+++ Material for this exercise

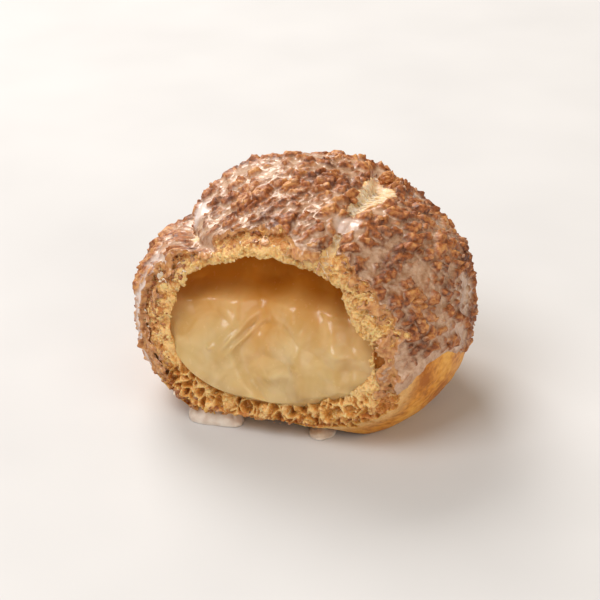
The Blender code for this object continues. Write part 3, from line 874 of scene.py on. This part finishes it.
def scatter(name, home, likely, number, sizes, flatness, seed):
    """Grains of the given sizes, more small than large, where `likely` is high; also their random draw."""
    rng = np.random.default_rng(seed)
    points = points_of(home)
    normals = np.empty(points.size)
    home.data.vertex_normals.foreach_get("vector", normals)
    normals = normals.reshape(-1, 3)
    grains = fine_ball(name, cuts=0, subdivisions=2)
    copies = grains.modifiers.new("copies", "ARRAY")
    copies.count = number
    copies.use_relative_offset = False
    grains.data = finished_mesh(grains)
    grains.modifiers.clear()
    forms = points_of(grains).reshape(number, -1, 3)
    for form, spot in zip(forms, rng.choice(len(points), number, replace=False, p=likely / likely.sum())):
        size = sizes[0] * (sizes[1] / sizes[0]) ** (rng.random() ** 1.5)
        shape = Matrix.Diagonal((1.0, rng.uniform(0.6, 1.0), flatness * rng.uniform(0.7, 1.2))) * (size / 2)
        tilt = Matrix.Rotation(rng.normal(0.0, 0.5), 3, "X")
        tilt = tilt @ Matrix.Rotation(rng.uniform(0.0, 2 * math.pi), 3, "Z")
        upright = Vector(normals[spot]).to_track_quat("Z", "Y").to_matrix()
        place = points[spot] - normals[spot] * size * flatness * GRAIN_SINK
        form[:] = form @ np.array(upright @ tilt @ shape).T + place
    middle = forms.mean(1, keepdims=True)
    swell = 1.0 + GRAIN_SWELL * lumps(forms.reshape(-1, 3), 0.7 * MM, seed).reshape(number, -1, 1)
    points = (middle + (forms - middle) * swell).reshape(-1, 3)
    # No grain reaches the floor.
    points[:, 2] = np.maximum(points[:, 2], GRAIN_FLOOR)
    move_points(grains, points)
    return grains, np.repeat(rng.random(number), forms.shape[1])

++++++
+++ Material for this exercise

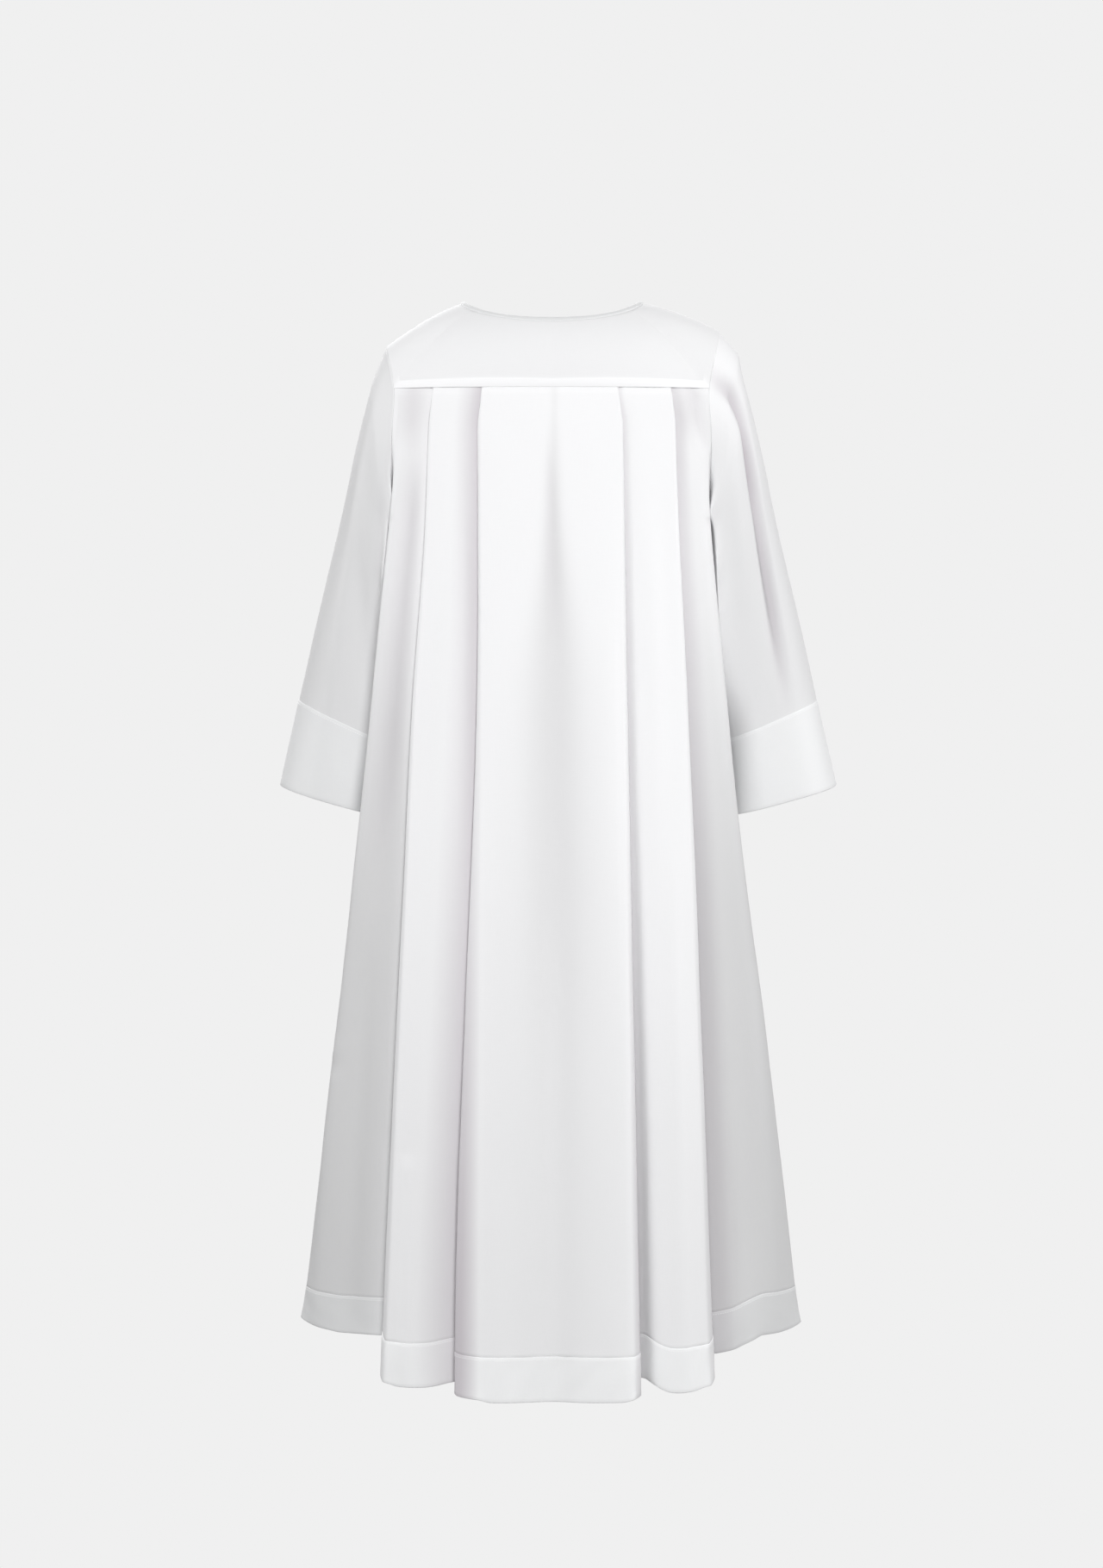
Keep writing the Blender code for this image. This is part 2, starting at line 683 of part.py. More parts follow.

++++++

Copy exactly the lines from the line with "The Blender code for this object" up to and including the line with "return grains, np.repeat(rng.random(number), forms.shape[1])", and no other lines.

- Task output
The Blender code for this object continues. Write part 3, from line 874 of scene.py on. This part finishes it.
def scatter(name, home, likely, number, sizes, flatness, seed):
    """Grains of the given sizes, more small than large, where `likely` is high; also their random draw."""
    rng = np.random.default_rng(seed)
    points = points_of(home)
    normals = np.empty(points.size)
    home.data.vertex_normals.foreach_get("vector", normals)
    normals = normals.reshape(-1, 3)
    grains = fine_ball(name, cuts=0, subdivisions=2)
    copies = grains.modifiers.new("copies", "ARRAY")
    copies.count = number
    copies.use_relative_offset = False
    grains.data = finished_mesh(grains)
    grains.modifiers.clear()
    forms = points_of(grains).reshape(number, -1, 3)
    for form, spot in zip(forms, rng.choice(len(points), number, replace=False, p=likely / likely.sum())):
        size = sizes[0] * (sizes[1] / sizes[0]) ** (rng.random() ** 1.5)
        shape = Matrix.Diagonal((1.0, rng.uniform(0.6, 1.0), flatness * rng.uniform(0.7, 1.2))) * (size / 2)
        tilt = Matrix.Rotation(rng.normal(0.0, 0.5), 3, "X")
        tilt = tilt @ Matrix.Rotation(rng.uniform(0.0, 2 * math.pi), 3, "Z")
        upright = Vector(normals[spot]).to_track_quat("Z", "Y").to_matrix()
        place = points[spot] - normals[spot] * size * flatness * GRAIN_SINK
        form[:] = form @ np.array(upright @ tilt @ shape).T + place
    middle = forms.mean(1, keepdims=True)
    swell = 1.0 + GRAIN_SWELL * lumps(forms.reshape(-1, 3), 0.7 * MM, seed).reshape(number, -1, 1)
    points = (middle + (forms - middle) * swell).reshape(-1, 3)
    # No grain reaches the floor.
    points[:, 2] = np.maximum(points[:, 2], GRAIN_FLOOR)
    move_points(grains, points)
    return grains, np.repeat(rng.random(number), forms.shape[1])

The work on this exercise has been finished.